_STATED EXERCISE_
Write out exactly the lines from the one containing "Turn this picture" through the last line of the records below, including both.

Rows from a 3D modeling dataset:

>> Start

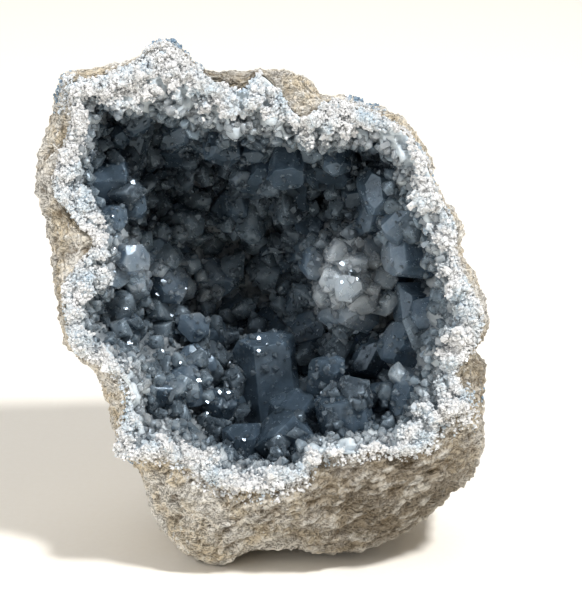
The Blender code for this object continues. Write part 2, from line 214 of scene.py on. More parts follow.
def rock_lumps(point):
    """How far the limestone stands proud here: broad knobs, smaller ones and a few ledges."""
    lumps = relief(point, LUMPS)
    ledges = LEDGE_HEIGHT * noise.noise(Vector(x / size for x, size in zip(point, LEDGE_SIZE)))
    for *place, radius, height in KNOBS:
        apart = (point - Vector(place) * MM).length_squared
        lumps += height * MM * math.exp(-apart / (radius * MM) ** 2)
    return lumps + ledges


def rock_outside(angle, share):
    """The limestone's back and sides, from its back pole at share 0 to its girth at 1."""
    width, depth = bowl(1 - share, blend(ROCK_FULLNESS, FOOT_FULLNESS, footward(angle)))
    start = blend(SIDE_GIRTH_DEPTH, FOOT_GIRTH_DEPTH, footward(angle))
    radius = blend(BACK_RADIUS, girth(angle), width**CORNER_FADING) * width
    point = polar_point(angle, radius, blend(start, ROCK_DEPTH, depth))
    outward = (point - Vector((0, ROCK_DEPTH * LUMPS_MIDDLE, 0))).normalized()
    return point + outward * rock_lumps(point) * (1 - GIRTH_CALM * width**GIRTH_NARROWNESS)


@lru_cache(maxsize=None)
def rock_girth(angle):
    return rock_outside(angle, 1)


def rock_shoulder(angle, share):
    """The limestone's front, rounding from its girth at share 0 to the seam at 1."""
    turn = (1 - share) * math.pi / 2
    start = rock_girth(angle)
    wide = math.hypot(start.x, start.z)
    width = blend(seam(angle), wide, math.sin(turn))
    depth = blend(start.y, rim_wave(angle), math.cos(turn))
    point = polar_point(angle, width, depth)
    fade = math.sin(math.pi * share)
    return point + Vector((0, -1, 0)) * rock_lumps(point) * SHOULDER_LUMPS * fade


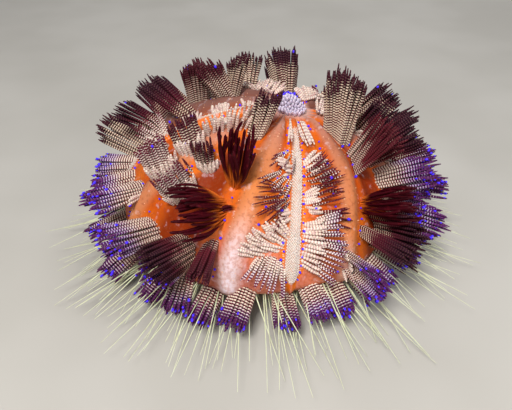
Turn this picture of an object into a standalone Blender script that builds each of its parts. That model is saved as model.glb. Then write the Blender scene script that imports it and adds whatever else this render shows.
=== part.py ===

>> End

_TASK ANSWER_
Turn this picture of an object into a standalone Blender script that builds each of its parts. That model is saved as model.glb. Then write the Blender scene script that imports it and adds whatever else this render shows.
=== part.py ===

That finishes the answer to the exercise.